::: STORED DATA :::

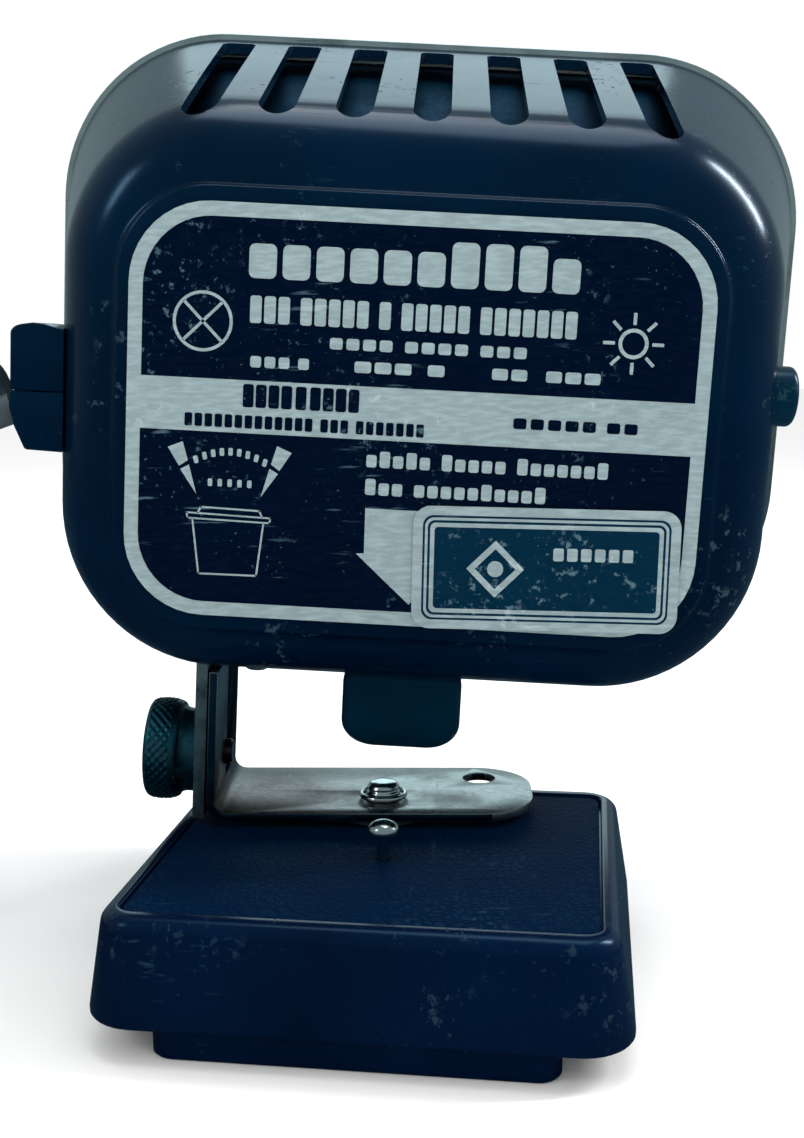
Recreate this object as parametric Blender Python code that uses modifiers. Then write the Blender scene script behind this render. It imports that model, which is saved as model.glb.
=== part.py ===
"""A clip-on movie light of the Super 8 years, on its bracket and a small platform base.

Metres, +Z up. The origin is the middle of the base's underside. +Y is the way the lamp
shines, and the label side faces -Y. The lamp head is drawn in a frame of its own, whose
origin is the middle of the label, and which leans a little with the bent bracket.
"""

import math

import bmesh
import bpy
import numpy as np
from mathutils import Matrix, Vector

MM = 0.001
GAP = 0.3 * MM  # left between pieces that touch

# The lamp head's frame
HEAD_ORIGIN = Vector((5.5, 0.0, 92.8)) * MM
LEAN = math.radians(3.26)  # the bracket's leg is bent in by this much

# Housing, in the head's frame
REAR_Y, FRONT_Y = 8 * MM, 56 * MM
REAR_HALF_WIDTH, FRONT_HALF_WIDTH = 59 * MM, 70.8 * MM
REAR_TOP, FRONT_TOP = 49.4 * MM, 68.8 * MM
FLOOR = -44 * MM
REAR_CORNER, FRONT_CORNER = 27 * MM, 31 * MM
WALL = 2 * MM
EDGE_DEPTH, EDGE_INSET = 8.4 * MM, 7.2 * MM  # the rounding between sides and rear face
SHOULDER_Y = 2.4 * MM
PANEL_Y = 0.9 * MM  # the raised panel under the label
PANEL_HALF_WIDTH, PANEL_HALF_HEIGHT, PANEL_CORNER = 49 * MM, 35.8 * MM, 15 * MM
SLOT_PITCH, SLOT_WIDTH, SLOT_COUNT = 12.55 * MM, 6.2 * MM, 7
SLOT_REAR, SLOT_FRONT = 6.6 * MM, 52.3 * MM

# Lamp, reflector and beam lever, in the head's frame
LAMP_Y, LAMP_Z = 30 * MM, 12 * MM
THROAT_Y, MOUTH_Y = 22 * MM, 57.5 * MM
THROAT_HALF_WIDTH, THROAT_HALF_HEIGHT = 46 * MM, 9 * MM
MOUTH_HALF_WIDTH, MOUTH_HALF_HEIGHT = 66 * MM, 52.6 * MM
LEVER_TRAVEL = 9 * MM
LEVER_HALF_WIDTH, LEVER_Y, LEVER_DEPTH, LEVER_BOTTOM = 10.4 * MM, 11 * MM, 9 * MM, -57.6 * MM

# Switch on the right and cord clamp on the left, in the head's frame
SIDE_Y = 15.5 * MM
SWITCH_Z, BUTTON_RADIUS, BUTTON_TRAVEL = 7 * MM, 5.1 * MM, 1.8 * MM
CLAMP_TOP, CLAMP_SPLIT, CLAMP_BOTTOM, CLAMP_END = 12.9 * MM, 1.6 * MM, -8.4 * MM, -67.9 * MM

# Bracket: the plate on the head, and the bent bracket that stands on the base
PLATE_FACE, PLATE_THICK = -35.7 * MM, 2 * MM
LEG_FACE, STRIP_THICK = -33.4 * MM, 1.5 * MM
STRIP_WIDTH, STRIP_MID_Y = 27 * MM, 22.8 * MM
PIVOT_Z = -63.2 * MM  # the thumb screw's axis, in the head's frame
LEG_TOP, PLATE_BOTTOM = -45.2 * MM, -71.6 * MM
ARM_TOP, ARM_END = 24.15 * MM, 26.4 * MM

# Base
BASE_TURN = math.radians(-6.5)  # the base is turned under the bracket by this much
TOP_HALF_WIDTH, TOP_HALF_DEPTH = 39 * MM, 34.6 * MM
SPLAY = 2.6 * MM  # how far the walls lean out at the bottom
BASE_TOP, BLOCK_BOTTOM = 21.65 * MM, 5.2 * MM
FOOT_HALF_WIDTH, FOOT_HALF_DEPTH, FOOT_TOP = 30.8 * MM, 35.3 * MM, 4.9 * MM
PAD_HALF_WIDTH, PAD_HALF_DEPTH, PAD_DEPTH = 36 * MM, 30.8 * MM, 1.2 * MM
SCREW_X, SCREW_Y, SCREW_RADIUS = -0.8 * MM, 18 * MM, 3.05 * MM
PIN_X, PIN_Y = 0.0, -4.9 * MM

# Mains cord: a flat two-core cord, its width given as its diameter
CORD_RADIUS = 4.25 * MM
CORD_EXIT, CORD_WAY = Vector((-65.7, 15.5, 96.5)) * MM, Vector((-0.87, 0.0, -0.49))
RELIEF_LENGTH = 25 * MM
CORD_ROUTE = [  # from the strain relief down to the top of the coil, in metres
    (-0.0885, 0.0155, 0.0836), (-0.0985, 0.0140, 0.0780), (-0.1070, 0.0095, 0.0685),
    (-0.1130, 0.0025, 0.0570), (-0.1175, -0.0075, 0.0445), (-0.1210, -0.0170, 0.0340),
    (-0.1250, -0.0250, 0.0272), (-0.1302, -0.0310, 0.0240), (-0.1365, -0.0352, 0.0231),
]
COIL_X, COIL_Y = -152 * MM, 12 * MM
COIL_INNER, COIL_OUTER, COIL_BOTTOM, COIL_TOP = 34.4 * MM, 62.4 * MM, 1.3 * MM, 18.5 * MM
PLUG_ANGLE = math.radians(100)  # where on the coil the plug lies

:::

From the first line above through the line that contains "small platform base.", quote each line exactly. Output nothing more.

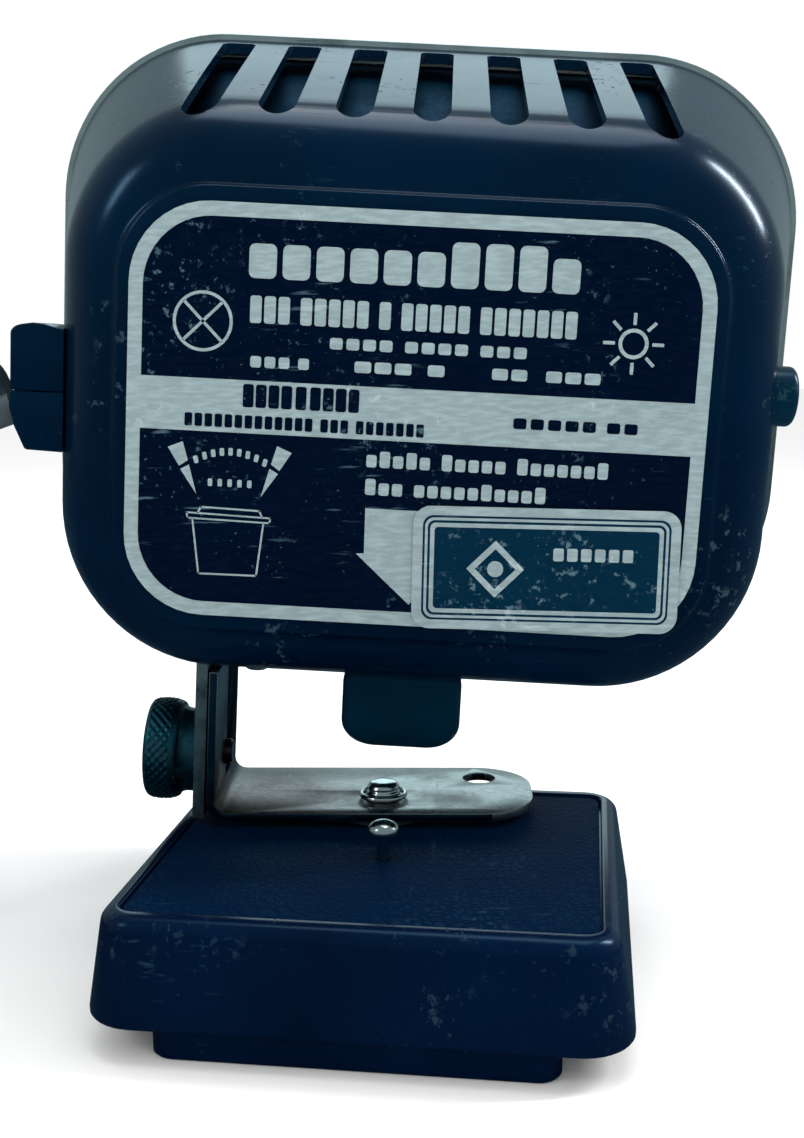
Recreate this object as parametric Blender Python code that uses modifiers. Then write the Blender scene script behind this render. It imports that model, which is saved as model.glb.
=== part.py ===
"""A clip-on movie light of the Super 8 years, on its bracket and a small platform base.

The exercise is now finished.